:: Stated task ::
Take the data below and write out exactly the lines from the one with "behind the handle" through the one with "obj.parent = empty"; omit every other line.

Rows from a 3D modeling dataset:
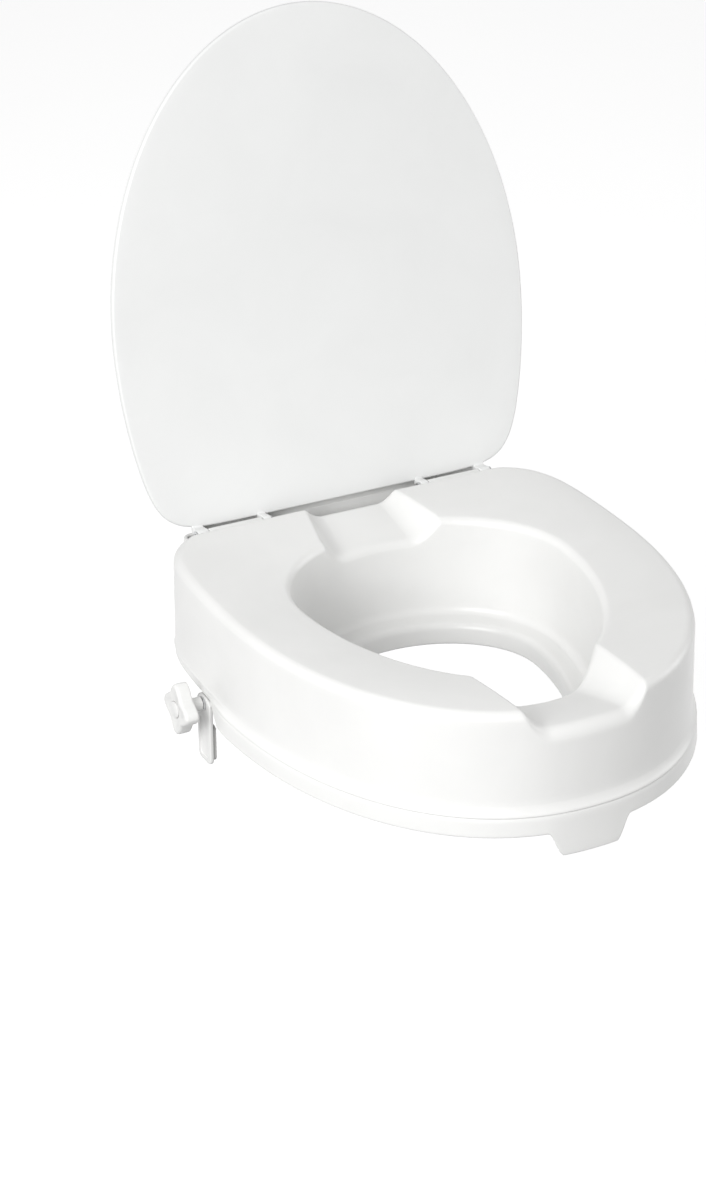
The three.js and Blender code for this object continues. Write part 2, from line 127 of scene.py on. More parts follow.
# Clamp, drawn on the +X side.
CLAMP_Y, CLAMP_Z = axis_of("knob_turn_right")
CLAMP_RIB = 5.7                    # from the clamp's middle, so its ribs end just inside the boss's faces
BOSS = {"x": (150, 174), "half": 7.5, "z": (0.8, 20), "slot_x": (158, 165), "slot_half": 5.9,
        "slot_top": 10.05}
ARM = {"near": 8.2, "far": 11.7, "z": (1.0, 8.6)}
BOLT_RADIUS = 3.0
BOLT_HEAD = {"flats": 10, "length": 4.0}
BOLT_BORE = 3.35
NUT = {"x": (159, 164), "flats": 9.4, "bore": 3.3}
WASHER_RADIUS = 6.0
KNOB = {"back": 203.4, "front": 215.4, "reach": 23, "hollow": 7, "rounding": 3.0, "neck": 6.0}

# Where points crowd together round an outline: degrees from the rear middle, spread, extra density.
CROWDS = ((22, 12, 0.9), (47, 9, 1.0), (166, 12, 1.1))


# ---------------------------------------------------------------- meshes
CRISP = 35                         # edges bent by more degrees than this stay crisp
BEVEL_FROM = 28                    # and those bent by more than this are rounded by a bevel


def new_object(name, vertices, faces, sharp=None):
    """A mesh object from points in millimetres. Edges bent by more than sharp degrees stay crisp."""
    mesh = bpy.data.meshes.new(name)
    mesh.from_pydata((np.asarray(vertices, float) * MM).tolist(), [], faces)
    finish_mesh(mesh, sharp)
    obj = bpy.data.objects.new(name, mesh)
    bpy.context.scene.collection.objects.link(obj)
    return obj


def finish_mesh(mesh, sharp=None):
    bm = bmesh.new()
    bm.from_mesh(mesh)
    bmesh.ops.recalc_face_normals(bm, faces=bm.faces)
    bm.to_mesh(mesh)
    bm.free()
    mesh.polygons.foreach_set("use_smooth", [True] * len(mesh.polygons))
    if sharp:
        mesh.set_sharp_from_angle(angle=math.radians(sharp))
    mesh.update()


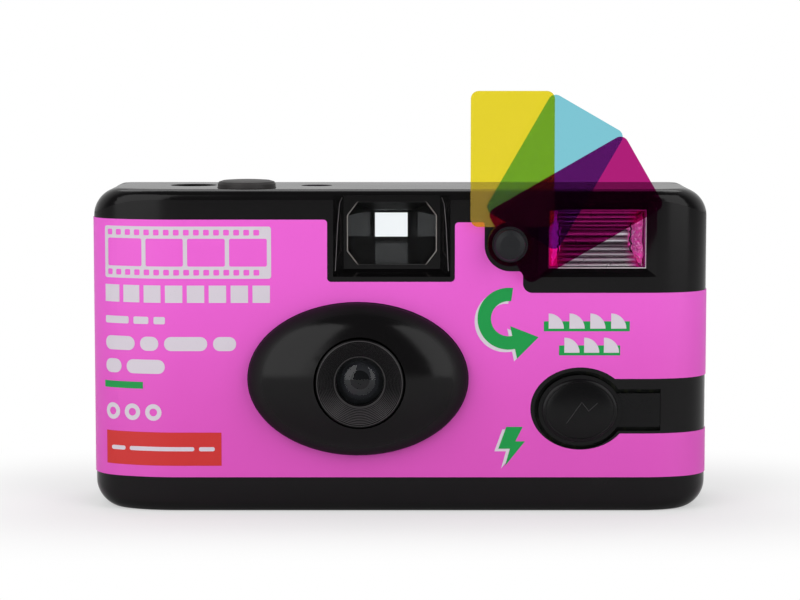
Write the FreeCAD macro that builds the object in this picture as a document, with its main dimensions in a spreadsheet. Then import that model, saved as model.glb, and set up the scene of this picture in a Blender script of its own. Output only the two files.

---

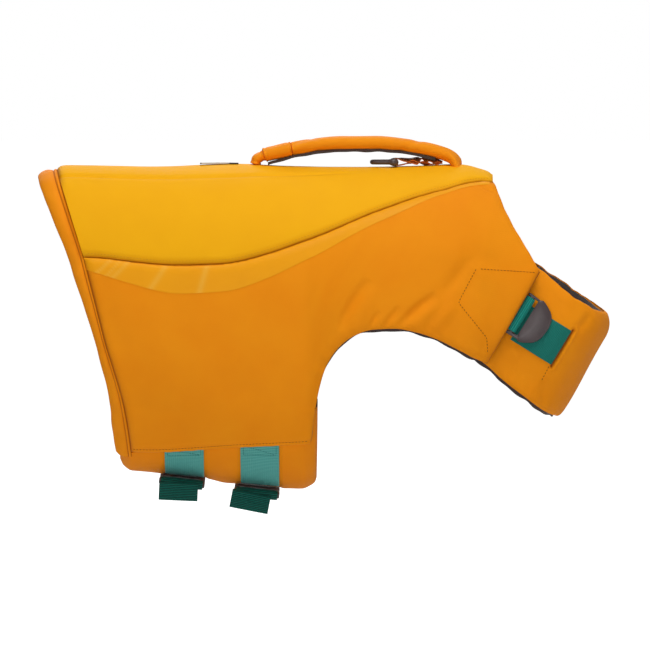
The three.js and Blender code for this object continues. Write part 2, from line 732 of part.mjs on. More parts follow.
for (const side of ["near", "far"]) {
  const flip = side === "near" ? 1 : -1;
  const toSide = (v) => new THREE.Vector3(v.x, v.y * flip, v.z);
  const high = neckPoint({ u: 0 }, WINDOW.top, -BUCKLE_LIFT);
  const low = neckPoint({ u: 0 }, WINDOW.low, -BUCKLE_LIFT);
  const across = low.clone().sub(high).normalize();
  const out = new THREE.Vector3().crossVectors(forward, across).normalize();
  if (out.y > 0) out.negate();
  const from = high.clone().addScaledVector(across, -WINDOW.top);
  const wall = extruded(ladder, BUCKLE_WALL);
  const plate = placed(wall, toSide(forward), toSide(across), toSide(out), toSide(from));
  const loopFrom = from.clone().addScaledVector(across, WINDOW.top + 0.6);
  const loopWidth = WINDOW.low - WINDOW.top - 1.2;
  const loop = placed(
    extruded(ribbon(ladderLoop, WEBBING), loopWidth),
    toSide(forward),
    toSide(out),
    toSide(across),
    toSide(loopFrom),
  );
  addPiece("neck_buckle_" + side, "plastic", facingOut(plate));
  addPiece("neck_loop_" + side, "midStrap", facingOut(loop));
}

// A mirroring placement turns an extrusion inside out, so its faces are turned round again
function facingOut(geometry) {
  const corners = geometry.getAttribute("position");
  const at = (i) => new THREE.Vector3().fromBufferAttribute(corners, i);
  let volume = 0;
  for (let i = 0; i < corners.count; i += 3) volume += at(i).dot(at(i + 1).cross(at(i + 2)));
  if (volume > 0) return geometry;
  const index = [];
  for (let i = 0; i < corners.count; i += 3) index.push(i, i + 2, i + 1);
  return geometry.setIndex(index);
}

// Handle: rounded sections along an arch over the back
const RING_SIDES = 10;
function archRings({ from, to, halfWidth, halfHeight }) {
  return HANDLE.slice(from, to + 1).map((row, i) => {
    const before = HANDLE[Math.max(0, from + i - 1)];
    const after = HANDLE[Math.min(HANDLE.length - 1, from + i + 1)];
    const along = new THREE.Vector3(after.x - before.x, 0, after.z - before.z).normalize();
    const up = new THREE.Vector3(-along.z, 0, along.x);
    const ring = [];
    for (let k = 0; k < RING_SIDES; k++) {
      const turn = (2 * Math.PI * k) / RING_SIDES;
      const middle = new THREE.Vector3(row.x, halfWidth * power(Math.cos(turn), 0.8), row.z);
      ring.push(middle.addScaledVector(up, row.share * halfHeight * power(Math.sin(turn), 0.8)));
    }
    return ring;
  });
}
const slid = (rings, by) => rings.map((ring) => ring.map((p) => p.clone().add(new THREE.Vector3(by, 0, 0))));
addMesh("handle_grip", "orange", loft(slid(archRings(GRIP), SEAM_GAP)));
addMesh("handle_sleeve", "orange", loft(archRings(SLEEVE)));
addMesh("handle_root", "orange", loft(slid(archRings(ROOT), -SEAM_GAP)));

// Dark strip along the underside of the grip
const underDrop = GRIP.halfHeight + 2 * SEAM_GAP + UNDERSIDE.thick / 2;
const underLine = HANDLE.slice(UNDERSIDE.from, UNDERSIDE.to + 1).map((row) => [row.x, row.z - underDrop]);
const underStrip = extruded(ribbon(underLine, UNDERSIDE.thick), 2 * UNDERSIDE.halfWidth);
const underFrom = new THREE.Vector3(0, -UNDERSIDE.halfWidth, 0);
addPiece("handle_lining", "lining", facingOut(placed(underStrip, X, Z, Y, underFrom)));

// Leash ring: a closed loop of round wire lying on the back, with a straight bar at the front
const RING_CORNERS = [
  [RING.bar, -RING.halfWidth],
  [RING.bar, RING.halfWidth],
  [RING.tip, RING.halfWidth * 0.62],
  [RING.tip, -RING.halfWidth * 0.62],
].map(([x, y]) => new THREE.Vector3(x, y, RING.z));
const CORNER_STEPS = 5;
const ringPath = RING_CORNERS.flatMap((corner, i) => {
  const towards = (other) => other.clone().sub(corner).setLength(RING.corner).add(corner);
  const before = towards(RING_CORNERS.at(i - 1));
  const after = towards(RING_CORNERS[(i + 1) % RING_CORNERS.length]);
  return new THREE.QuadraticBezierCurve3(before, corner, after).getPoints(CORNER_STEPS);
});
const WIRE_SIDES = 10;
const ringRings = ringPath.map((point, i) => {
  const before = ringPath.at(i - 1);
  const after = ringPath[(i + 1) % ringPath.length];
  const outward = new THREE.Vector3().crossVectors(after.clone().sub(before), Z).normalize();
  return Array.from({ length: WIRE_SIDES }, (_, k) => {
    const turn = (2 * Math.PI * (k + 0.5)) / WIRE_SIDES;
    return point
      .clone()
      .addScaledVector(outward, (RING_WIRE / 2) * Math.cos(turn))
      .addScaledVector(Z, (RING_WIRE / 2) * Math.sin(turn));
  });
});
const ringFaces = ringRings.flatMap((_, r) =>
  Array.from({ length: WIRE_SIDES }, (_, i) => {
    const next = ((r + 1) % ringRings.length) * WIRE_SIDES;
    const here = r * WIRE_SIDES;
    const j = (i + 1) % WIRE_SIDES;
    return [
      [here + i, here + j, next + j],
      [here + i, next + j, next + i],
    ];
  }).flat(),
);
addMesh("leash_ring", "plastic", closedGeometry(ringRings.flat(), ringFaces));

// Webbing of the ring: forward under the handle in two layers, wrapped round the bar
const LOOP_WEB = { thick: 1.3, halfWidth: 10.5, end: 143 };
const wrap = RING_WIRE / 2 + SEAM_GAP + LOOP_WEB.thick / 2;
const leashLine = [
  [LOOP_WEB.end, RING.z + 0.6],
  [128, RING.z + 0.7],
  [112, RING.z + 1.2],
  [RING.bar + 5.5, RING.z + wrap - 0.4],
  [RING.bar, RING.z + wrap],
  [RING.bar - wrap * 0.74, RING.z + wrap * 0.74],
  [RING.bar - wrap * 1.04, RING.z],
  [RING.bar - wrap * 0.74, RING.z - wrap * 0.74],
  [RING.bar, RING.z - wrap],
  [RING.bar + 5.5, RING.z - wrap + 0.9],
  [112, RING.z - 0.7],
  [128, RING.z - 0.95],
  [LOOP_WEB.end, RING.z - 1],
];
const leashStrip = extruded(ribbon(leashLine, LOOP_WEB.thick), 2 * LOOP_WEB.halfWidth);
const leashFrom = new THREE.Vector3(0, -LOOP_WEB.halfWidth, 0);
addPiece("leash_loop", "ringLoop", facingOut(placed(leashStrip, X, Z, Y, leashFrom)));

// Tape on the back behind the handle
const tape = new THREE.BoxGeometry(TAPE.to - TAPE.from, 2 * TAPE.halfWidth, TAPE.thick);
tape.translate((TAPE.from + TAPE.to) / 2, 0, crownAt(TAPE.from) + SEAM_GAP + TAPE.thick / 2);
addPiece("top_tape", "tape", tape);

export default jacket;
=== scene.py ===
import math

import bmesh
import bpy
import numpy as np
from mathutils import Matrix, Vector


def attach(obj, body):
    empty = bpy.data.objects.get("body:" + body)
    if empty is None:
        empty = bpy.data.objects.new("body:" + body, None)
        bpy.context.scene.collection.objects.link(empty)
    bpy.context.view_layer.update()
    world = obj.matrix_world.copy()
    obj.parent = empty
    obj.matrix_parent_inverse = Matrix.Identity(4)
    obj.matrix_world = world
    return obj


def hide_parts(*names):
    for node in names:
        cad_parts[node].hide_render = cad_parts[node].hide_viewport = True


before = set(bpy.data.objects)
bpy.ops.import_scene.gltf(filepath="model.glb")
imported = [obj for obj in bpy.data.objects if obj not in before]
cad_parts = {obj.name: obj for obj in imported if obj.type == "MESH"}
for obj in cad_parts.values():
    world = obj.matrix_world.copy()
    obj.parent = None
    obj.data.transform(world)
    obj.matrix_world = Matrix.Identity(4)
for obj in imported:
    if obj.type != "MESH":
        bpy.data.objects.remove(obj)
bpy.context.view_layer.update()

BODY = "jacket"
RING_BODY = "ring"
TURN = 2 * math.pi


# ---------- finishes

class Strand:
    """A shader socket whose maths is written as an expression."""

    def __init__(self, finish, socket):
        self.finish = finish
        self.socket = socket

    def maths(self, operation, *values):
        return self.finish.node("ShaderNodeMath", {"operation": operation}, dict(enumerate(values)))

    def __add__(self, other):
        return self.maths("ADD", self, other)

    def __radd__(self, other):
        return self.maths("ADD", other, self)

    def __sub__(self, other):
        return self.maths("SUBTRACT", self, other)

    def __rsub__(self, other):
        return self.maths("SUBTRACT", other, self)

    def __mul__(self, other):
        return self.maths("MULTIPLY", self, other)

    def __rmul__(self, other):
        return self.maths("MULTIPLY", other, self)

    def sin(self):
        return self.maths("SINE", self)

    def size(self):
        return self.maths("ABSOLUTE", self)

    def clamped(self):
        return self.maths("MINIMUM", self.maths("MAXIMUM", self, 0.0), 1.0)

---

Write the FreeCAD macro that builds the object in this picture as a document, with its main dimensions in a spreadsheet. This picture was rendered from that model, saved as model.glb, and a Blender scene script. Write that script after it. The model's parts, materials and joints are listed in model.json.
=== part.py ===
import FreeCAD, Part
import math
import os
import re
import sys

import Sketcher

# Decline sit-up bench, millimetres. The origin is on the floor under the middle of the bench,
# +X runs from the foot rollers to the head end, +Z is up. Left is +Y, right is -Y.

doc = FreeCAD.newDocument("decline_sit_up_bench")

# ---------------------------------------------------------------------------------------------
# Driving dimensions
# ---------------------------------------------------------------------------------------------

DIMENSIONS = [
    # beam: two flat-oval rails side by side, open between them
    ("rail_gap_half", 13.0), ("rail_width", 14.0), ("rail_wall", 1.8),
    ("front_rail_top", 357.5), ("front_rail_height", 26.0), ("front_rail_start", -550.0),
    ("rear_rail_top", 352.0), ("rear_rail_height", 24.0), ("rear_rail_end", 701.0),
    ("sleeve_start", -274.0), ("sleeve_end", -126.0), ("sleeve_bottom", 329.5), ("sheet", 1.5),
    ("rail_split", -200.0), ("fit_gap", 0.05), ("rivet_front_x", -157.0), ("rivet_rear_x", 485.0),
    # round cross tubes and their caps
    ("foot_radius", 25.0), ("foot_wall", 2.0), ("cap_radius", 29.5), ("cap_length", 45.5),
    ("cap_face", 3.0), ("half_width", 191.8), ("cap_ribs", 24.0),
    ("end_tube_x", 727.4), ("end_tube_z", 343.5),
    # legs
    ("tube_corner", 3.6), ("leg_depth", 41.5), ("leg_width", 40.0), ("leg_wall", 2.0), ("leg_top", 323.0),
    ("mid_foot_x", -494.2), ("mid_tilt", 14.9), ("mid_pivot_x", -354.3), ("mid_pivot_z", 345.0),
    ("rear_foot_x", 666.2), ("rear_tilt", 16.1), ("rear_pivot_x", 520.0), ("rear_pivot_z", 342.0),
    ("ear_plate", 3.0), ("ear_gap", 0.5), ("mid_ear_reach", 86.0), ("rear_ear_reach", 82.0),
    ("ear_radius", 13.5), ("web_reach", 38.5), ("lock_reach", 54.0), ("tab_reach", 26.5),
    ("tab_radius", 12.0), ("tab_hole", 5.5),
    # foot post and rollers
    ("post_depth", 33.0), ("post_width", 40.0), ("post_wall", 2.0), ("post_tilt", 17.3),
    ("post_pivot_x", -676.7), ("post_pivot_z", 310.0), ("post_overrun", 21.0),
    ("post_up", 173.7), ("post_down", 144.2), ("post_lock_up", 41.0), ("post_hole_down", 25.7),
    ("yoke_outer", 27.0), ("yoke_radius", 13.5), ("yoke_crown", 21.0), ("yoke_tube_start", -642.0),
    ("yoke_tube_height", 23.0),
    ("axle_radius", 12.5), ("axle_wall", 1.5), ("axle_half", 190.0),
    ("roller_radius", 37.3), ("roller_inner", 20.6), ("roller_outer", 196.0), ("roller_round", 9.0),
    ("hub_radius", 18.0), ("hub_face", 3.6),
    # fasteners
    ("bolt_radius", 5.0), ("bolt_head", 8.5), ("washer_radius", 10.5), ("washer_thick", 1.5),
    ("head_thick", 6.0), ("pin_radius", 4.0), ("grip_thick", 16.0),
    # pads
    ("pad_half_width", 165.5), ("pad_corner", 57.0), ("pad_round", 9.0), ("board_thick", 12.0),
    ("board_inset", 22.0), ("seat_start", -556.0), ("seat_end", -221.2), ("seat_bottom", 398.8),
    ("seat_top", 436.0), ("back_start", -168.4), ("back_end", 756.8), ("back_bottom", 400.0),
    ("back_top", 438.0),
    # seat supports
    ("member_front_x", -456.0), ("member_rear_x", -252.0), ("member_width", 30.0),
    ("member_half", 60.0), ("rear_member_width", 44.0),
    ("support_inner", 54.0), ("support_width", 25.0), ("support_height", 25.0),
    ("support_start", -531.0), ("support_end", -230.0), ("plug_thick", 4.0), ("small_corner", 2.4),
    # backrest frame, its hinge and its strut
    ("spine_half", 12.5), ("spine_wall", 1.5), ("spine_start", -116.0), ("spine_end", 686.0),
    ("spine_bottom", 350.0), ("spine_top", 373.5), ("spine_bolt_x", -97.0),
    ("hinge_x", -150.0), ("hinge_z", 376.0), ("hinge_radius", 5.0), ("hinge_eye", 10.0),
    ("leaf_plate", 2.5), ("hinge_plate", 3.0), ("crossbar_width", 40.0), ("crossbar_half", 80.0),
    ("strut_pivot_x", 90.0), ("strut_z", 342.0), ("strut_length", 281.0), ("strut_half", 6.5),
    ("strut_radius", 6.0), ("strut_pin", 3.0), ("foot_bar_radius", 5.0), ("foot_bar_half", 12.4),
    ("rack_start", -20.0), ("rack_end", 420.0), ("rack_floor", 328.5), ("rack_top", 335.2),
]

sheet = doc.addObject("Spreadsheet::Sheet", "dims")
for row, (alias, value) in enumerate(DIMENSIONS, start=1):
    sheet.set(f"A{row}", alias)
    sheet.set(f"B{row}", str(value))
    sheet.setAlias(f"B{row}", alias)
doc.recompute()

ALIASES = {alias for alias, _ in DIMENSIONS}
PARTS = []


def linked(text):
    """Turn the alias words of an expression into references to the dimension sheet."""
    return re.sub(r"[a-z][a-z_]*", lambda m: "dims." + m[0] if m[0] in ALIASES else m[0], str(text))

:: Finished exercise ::
// Tape on the back behind the handle
const tape = new THREE.BoxGeometry(TAPE.to - TAPE.from, 2 * TAPE.halfWidth, TAPE.thick);
tape.translate((TAPE.from + TAPE.to) / 2, 0, crownAt(TAPE.from) + SEAM_GAP + TAPE.thick / 2);
addPiece("top_tape", "tape", tape);

export default jacket;
=== scene.py ===
import math

import bmesh
import bpy
import numpy as np
from mathutils import Matrix, Vector


def attach(obj, body):
    empty = bpy.data.objects.get("body:" + body)
    if empty is None:
        empty = bpy.data.objects.new("body:" + body, None)
        bpy.context.scene.collection.objects.link(empty)
    bpy.context.view_layer.update()
    world = obj.matrix_world.copy()
    obj.parent = empty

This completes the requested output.